Mr. Netanyahu’s speech came in connection with his visit to President Obama.  Prior to Mr. Netanyahu’s arrival, President Obama had stated his opinion that peace between Israel and Palestine would need to be based upon the 1967 boundaries between Israel and Palestine, with some negotiated land swaps. Mr. Netanyahu responded that this would be untenable.  Although Mr. Netanyahu’s speech to Congress received many ovations, much of its content is disturbing. What was most distressing to me about Mr. Netanyahu’s speech were the statements that any two-state solution would leave Israeli settlements inside the West Bank, would require all of Jerusalem for Israel’s capital city, and would insist on continued military control of the Jordan Valley.  I fear this position does not leave a lot of room for our Palestinian friends to live in.  Mr. Netanyahu also emphasized that Jerusalem under the Israelis is open to all faiths, but in fact it is nearly impossible for most Palestinians in the West Bank, including pastors and priests, to even enter the city for worship, and more and more Palestinian neighborhoods are being demolished in Jerusalem.  Mr. Netanyahu also expressed unwillingness to negotiate with the newly reconciled Palestinian coalition of Fatah and Hamas.

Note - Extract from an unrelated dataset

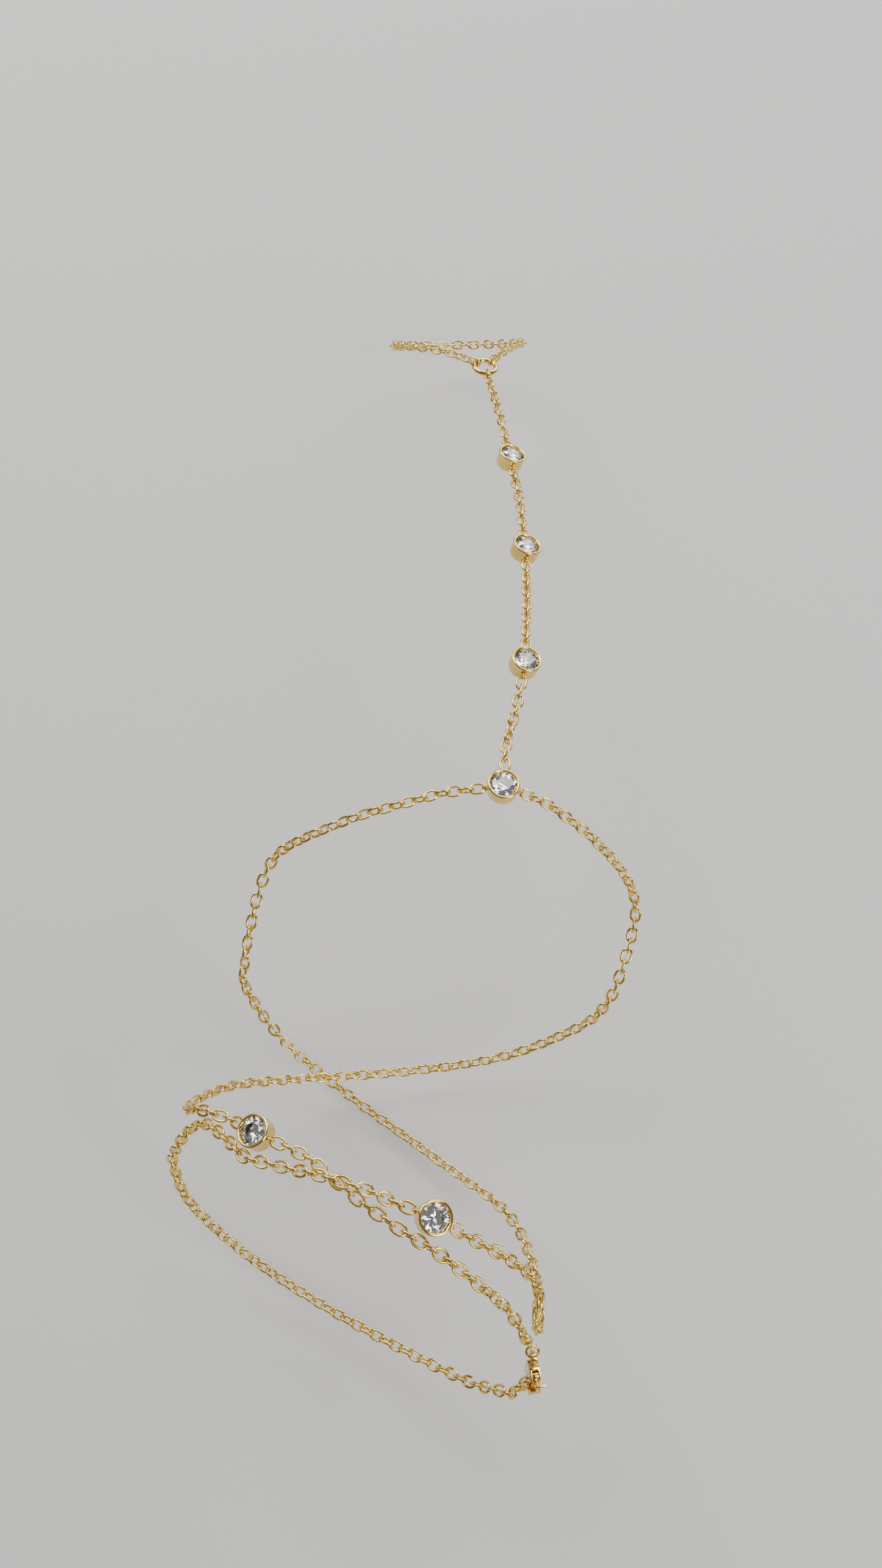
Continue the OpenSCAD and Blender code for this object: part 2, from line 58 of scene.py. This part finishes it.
# the six stones: middle of each setting at the height of its eyes, in mm, and
# the way it faces; the last two are on the lower wrap
STONE_SEATS = [
    ((-10.95, 74.7, 8.5), (0.2, 0.335, 0.92)),
    ((-2.95, 52.4, 15.0), (0.21, 0.31, 0.93)),
    ((2.8, 28.0, 20.35), (0.21, 0.2, 0.957)),
    ((5.0, 5.2, 22.25), (0.08, 0.04, 1.0)),
    ((-15.3292, -54.2, 19.1778), (-0.398108, 0.0, 0.917339)),
    ((11.8549, -58.9, 20.5118), (0.299398, 0.0, 0.954128)),
]
# the chains that hang in each setting's eyes
CHAINS_AT_STONE = [
    ("hand_chain_1", "hand_chain_2"),
    ("hand_chain_2", "hand_chain_3"),
    ("hand_chain_3", "hand_chain_4"),
    ("hand_chain_4", "wrist_chain_left", "wrist_chain_right"),
    ("lower_chain_1", "lower_chain_2"),
    ("lower_chain_3", "lower_chain_4"),
]
# a setting and its stone, in mm; the levels are from the setting's open bottom
SETTING_WIDE = 5.0
SETTING_HIGH = 2.7
RIM_THICK = 0.46
SEAT_HOLE = 1.72
EYE_LEVEL = 1.35
EYE_OUT = SETTING_WIDE / 2 + 0.12
EYE_RADIUS = 0.56
EYE_WIRE = 0.34
STONE_WIDE = 4.1
GIRDLE_LEVEL = 2.16
GIRDLE_HALF = 0.04
CROWN_HIGH = 0.5
PAVILION_DEEP = 1.76
# shares of the stone's radius: its table, the kites' outer points, and the
# points where the lower main facets widen
TABLE_SHARE = 0.56
KITE_SHARE = 0.8
MAIN_SHARE = 0.24

# the chain round the back of the hollow, each place an angle from the top toward
# the right, a way along the hollow and a height over its oval, in degrees and mm
RUNS = {
    "hidden_run_1": [
        (87.5, -8.9, 1.5), (92, -12.5, 1.2), (102, -15.8, 1), (120, -19, 1), (150, -25, 1),
        (180, -31, 1), (210, -37, 1), (240, -43, 1), (262, -48, 1), (278, -51.1, 1),
        (289, -51.7, 1)],
    "hidden_run_2": [
        (-74, -12.2, 1.8), (-79.3, -15, 1.7), (-83, -18.3, 1.4), (-88.5, -22.2, 1.1),
        (-95, -25.4, 1), (-105, -28.5, 1.2), (-135, -33, 2.4), (-165, -38, 3.4),
        (-195, -44, 3.4), (-225, -50.5, 2.4), (-251, -59.5, 1.2), (-264, -65, 1.1),
        (-272.5, -67.4, 1.3), (-279.5, -67.4, 1.5), (-283.5, -65.8, 1.6)],
    "hidden_run_3": [
        (-72, -56.3, 0.8), (-81, -57.6, 0.8), (-92, -59, 1), (-115, -63, 1),
        (-145, -67.5, 1), (-175, -71.5, 1), (-205, -74.6, 1), (-228, -76.3, 1),
        (-245.2, -76.5, 1)],
}
# the chains whose ends each hidden run joins
RUN_ENDS = {
    "hidden_run_1": ("wrist_chain_right", "lower_chain_1"),
    "hidden_run_2": ("wrist_chain_left", "lower_chain_4"),
    "hidden_run_3": ("lower_chain_3", "end_chain"),
}
# the chains whose links lie where the frame's solids do
CHAINS = ["finger_loop", "hand_chain_1", "hand_chain_2", "hand_chain_3",
          "hand_chain_4", "wrist_chain_left", "wrist_chain_right", "lower_chain_1",
          "lower_chain_2", "lower_chain_3", "lower_chain_4", "end_chain"]
# how thick each round ring's wire is, in mm
RINGS = {"jump_ring": 1.0, "clasp_ring": 0.4, "end_ring": 0.45}

# how finely the round shapes are cut: steps round the piece and round its wire
BEZEL_STEPS = 72
LIP_STEPS = 14
EYE_STEPS = 28
EYE_SIDES = 10
RING_STEPS = 64
RING_SIDES = 16
# how far the clasp's edges are rounded, in mm
CASE_EDGE = 0.16
LEVER_EDGE = 0.1
# seed of the first hidden run, past those of the chains
HIDDEN_SEED = 50

# the floor and the camera, in metres, degrees and mm of lens
FLOOR_LEVEL = -0.029
FLOOR_HALF = 1.5
CAMERA_PLACE = (0.02016, -0.08511, 0.22795)
CAMERA_TILT = 24
CAMERA_TURN = 15.47
CAMERA_LENS = 33.755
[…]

The analysis that follows is from my observation and participation in the conference and the lobby day.  These are my own understandings and not an official statement of CMEP.  That being said, something we discussed  was the hope that members of Congress might wait and see what this newly-reconciled Palestinian government will mean.  One  benefit in this new development is that the Palestinian people are working toward speaking their truth with one voice.   How things will play out within this internal Palestinian dialogue remains to be seen. Support for the unity effort is explicitly not support for terrorism or violence, but it is the hope for the possibility of a dialogue that includes all parties in the conflict.

There is a resolution currently in the House  suggesting that US funding to the Palestinian government should be reexamined because of the unity initiative (H.Res. 268; I understand a similar bill may be emerging in the Senate). But the CMEP discussion included concern that withdrawal of financial support from the Palestinian Authority now would likely be detrimental to the peace process. In my own opinion, the financial support the United States gives Palestine is very small indeed compared to the massive amount we provide to Israel.  There is no equity here. Palestinian aid is carefully controlled and directed, and supports development of that government and its security forces as well as providing funding for UNRWA  (the United Nations Relief Works Agency, which offers education, nutrition and other support in Palestine).  Having toured some of the refugee camps where many of the poorest Palestinian children attend crowded UNRWA schools, I know that these schools are operating with less funding than they need.  Withdrawal of support for the PA now would be a blow to the hopes and dreams of the Palestinian people and cause them increased hardship in education and in many other areas of daily life.

Our Iowa delegation went to see staffers at the offices of Representative Tom Latham and Senators Chuck Grassley and Tom Harkin.  We felt that our comments were given a careful hearing.  In the case of the senators, the staffers took notes on our meeting to share with the senators.    It was great to learn more about how to participate in the process of entering into these kinds of conversations.  This is only my third time lobbying, and CMEP provided excellent guidance and support.

In addition, I felt proud to demonstrate and pray with a group of Episcopalians led by Bishop John Chane, praying and demonstrating on a street corner by the Capitol on behalf of Bishop Dawani, the Anglican bishop of Jerusalem, who has had his Jerusalem residency permit and visa revoked. This is just one example of the many ways in which the current political situation creates hardship for the Palestinian people, by limiting their ability to move freely, to work, and to live in Jerusalem.The Episcopal group was one of many groups demonstrating in the Capital, some praying quietly and holding signs, some chanting, some using microphones to address the crowds.  The day was interactive and lively.

All in all, my time in Washington was an opportunity to participate in some of the most cherished freedoms in the world including the right to free speech and open discussion about how our government ought to act in the world, and the right of the people to peaceably assemble and petition for a redress of grievances.  It is for these sorts of rights that people in the Arab world have been demonstrating.  At the end of the day, as I returned to a friend’s for a meal and a good night’s sleep, I reflected on how much rests upon whether we make good use of these gifts of freedom, entrusted to us in order for us to be active in the cause of justice and peace. The end of Psalm 122 says that we seek Jerusalem’s peace for the sake of our friends and kin. We are all connected. In my opinion, no one experiences full human dignity, safety, self-determination,  and freedom, until everyone does.

Peace and Good,


One thought on “Exercising My Rights on the Hill

  1. Chris,

    Beautifully written, as always. Your commitment to peace and justice for not only the people of Palestine, but all of God’s creation inspires and humbles me.